>> START Input for this task

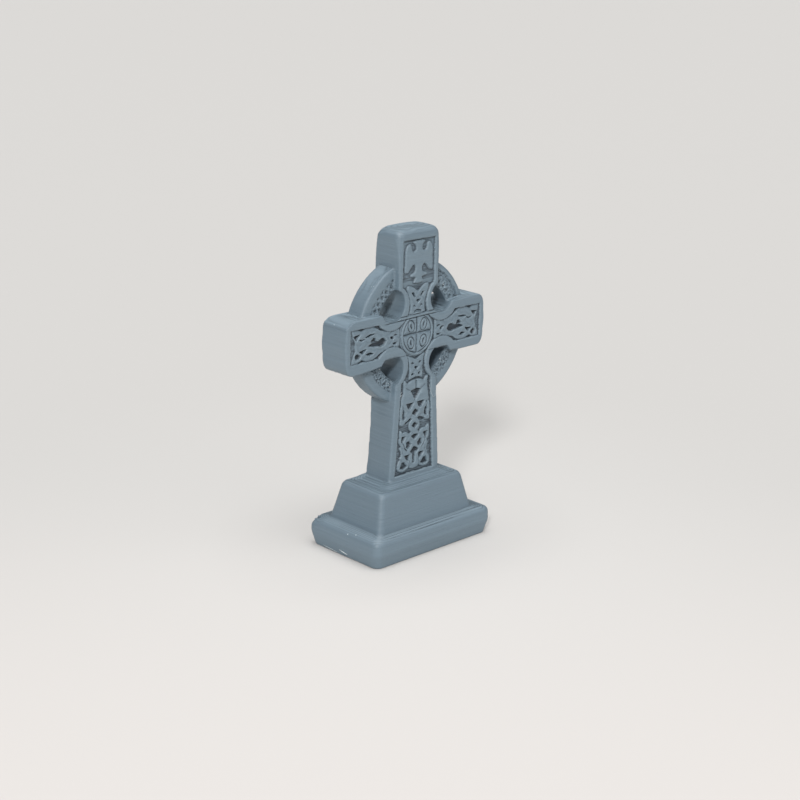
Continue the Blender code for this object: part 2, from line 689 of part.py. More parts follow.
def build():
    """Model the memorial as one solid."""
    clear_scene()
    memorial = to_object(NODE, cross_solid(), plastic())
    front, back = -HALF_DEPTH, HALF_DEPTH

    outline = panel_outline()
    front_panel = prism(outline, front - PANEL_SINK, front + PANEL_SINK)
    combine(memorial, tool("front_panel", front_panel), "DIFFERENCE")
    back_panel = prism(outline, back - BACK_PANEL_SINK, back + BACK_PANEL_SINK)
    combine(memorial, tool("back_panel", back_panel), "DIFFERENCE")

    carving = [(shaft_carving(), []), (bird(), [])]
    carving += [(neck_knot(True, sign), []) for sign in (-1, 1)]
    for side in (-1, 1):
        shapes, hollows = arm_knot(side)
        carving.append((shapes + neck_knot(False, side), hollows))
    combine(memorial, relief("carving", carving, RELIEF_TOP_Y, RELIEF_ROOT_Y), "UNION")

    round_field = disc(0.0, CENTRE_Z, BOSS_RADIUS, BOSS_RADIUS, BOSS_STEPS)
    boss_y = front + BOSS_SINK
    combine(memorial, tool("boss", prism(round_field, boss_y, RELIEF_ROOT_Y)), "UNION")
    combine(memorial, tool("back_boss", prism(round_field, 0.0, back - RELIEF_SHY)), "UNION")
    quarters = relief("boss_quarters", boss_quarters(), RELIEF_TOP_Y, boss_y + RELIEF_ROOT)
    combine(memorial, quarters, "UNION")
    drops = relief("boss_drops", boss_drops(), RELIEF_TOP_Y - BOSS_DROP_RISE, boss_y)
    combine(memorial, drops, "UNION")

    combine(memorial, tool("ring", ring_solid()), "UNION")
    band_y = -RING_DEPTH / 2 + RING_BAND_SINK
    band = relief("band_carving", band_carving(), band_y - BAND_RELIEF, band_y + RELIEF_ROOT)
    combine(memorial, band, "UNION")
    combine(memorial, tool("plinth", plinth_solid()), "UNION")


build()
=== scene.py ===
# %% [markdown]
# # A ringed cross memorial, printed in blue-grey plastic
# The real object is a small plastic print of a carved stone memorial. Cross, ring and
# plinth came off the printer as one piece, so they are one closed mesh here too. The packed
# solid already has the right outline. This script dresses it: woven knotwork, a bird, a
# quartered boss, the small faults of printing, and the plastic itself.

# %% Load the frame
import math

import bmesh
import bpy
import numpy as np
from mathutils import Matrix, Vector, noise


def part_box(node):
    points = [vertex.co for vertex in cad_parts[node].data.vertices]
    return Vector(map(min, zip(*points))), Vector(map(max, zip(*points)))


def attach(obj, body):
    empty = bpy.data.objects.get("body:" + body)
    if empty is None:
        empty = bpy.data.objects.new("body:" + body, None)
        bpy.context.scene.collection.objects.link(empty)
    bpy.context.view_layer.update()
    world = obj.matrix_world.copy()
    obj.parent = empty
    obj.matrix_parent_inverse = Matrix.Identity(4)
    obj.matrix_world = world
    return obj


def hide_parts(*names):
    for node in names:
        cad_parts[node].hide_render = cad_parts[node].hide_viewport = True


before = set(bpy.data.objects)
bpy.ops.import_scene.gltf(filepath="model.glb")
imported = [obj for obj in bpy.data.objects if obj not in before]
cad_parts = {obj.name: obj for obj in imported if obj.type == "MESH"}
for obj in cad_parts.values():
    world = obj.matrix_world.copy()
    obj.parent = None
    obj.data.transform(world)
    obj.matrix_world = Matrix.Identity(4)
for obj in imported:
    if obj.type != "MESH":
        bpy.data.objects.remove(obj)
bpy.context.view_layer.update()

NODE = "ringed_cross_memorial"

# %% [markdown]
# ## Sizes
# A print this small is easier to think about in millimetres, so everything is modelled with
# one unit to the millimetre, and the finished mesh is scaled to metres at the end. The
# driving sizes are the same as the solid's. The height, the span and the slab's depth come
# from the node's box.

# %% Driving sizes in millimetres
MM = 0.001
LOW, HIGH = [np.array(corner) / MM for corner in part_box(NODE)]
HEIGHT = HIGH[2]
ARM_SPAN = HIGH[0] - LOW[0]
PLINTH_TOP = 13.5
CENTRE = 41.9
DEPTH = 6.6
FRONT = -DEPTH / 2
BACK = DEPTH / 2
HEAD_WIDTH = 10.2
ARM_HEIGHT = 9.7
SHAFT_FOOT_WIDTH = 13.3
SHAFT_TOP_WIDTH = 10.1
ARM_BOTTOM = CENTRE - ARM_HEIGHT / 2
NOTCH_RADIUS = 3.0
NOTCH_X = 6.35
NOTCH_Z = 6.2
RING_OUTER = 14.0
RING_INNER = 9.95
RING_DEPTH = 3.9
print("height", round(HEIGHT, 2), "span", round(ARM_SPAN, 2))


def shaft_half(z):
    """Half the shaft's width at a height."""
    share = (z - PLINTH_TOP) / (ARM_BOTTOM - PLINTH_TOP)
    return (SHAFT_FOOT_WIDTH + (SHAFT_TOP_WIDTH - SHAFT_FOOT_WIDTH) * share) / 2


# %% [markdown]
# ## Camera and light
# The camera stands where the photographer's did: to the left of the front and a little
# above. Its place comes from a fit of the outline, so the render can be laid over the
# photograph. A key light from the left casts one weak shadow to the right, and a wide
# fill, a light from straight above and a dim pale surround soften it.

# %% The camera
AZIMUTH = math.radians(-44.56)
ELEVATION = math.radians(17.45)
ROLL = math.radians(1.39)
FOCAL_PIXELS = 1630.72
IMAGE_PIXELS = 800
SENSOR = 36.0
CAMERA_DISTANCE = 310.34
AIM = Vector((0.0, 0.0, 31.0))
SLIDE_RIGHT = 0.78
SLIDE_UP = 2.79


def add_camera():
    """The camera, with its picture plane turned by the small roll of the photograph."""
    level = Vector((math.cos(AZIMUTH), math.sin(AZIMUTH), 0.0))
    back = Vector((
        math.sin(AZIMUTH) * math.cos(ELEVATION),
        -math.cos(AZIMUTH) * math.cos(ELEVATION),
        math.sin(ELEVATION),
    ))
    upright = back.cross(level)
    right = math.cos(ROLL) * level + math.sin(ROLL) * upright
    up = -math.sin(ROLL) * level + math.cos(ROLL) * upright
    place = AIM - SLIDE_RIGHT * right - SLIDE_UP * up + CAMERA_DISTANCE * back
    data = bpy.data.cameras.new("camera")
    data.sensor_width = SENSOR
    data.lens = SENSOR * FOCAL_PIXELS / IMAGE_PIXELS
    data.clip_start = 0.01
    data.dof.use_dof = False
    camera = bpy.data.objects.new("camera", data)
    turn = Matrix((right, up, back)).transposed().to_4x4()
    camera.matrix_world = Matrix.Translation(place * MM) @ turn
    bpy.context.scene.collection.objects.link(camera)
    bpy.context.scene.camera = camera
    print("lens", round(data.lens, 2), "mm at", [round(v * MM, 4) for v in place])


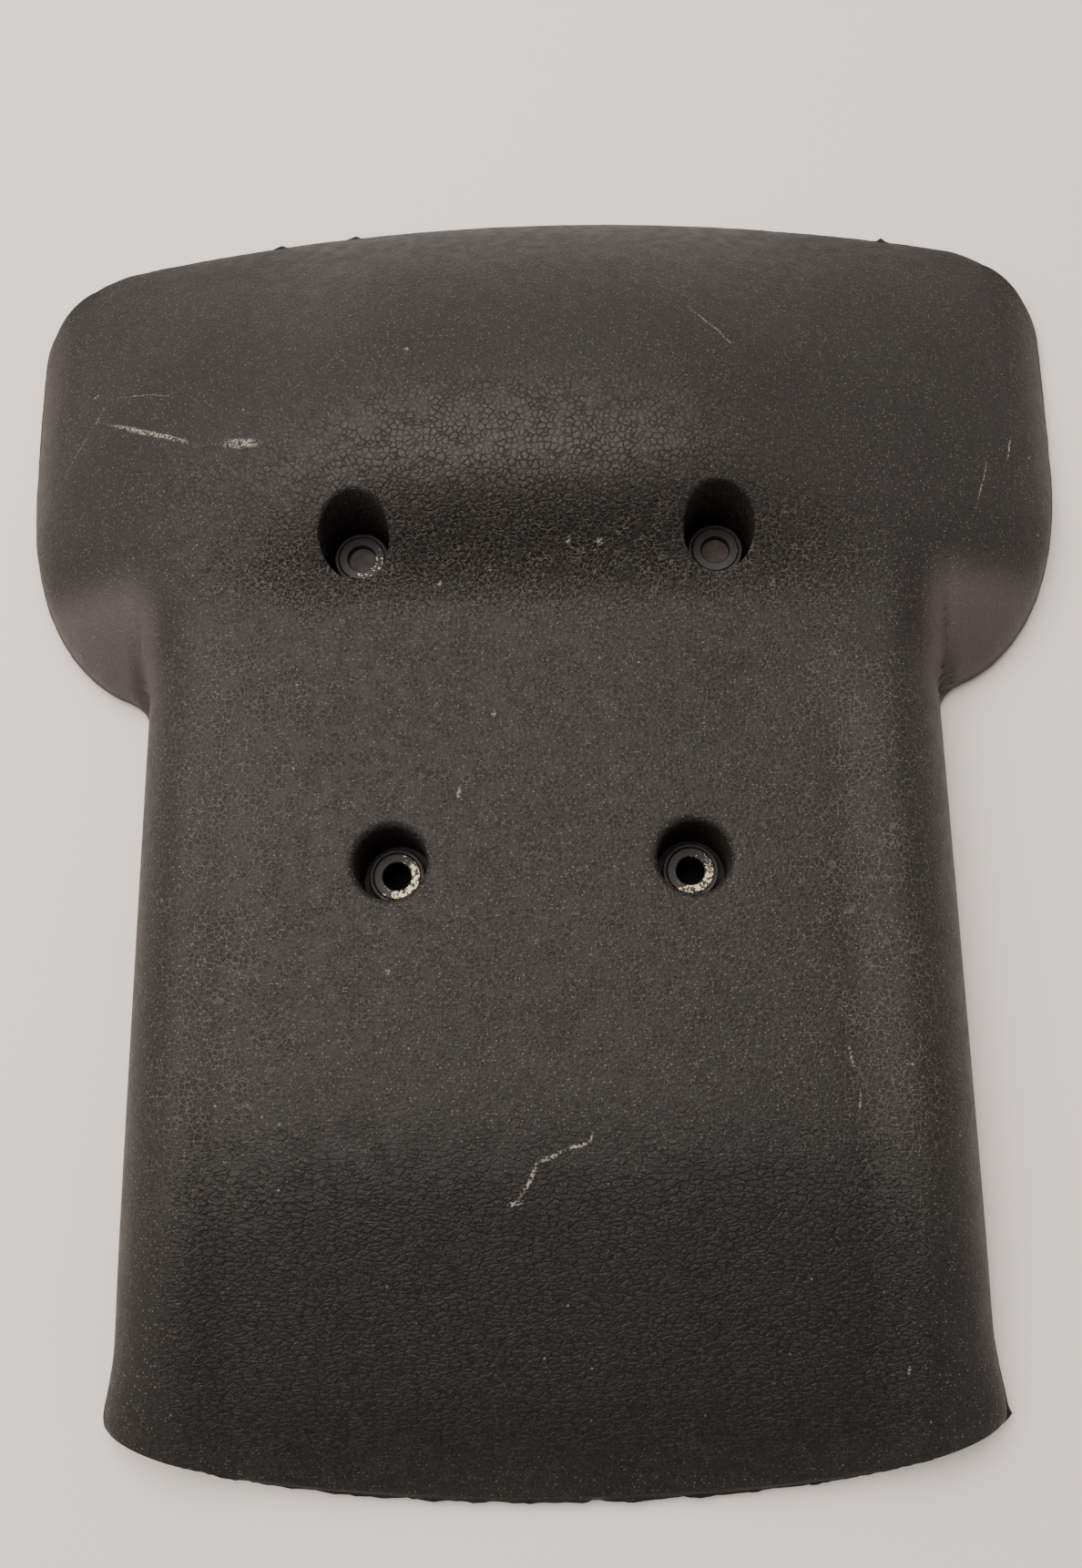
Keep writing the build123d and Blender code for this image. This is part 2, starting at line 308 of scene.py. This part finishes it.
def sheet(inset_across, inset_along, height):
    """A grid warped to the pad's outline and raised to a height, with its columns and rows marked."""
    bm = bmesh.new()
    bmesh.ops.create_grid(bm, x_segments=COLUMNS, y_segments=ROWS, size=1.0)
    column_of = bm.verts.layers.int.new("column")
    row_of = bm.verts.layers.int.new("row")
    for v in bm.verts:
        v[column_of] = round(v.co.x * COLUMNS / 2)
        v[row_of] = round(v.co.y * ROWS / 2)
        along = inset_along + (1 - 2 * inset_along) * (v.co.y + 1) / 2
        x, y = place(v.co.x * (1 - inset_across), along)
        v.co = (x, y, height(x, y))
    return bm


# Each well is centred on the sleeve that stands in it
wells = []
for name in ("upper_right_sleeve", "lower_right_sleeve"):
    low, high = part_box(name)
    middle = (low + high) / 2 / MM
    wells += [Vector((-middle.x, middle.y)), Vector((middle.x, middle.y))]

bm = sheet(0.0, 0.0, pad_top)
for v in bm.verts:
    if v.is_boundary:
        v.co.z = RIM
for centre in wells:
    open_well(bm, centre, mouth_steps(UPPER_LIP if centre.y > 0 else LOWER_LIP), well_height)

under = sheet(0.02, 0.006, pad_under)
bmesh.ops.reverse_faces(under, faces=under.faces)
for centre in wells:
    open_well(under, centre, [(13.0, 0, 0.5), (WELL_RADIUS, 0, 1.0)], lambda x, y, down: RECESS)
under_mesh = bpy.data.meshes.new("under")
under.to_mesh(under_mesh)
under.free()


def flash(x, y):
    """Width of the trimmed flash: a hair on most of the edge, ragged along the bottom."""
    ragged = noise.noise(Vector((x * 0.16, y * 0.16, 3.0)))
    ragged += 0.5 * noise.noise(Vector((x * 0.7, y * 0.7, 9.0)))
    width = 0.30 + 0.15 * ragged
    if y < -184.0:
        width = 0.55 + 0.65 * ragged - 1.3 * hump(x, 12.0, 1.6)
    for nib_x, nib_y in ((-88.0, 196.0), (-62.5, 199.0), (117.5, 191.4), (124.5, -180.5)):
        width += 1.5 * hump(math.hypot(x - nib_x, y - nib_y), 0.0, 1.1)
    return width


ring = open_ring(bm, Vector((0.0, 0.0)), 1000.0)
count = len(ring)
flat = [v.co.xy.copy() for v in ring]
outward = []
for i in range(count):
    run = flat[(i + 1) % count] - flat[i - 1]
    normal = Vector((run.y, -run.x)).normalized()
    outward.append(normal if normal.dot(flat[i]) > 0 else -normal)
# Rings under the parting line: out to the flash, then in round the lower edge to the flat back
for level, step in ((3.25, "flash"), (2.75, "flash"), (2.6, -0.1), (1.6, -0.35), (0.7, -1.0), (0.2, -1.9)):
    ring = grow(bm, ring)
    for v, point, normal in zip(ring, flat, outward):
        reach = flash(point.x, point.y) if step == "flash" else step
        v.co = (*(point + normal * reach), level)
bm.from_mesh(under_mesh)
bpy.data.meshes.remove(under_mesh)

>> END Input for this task

### Set task
Repeat the entries above verbatim, but only from the line that has "Keep writing the" down to the line that has "under.free()", inclusive.

### Full response
Keep writing the build123d and Blender code for this image. This is part 2, starting at line 308 of scene.py. This part finishes it.
def sheet(inset_across, inset_along, height):
    """A grid warped to the pad's outline and raised to a height, with its columns and rows marked."""
    bm = bmesh.new()
    bmesh.ops.create_grid(bm, x_segments=COLUMNS, y_segments=ROWS, size=1.0)
    column_of = bm.verts.layers.int.new("column")
    row_of = bm.verts.layers.int.new("row")
    for v in bm.verts:
        v[column_of] = round(v.co.x * COLUMNS / 2)
        v[row_of] = round(v.co.y * ROWS / 2)
        along = inset_along + (1 - 2 * inset_along) * (v.co.y + 1) / 2
        x, y = place(v.co.x * (1 - inset_across), along)
        v.co = (x, y, height(x, y))
    return bm


# Each well is centred on the sleeve that stands in it
wells = []
for name in ("upper_right_sleeve", "lower_right_sleeve"):
    low, high = part_box(name)
    middle = (low + high) / 2 / MM
    wells += [Vector((-middle.x, middle.y)), Vector((middle.x, middle.y))]

bm = sheet(0.0, 0.0, pad_top)
for v in bm.verts:
    if v.is_boundary:
        v.co.z = RIM
for centre in wells:
    open_well(bm, centre, mouth_steps(UPPER_LIP if centre.y > 0 else LOWER_LIP), well_height)

under = sheet(0.02, 0.006, pad_under)
bmesh.ops.reverse_faces(under, faces=under.faces)
for centre in wells:
    open_well(under, centre, [(13.0, 0, 0.5), (WELL_RADIUS, 0, 1.0)], lambda x, y, down: RECESS)
under_mesh = bpy.data.meshes.new("under")
under.to_mesh(under_mesh)
under.free()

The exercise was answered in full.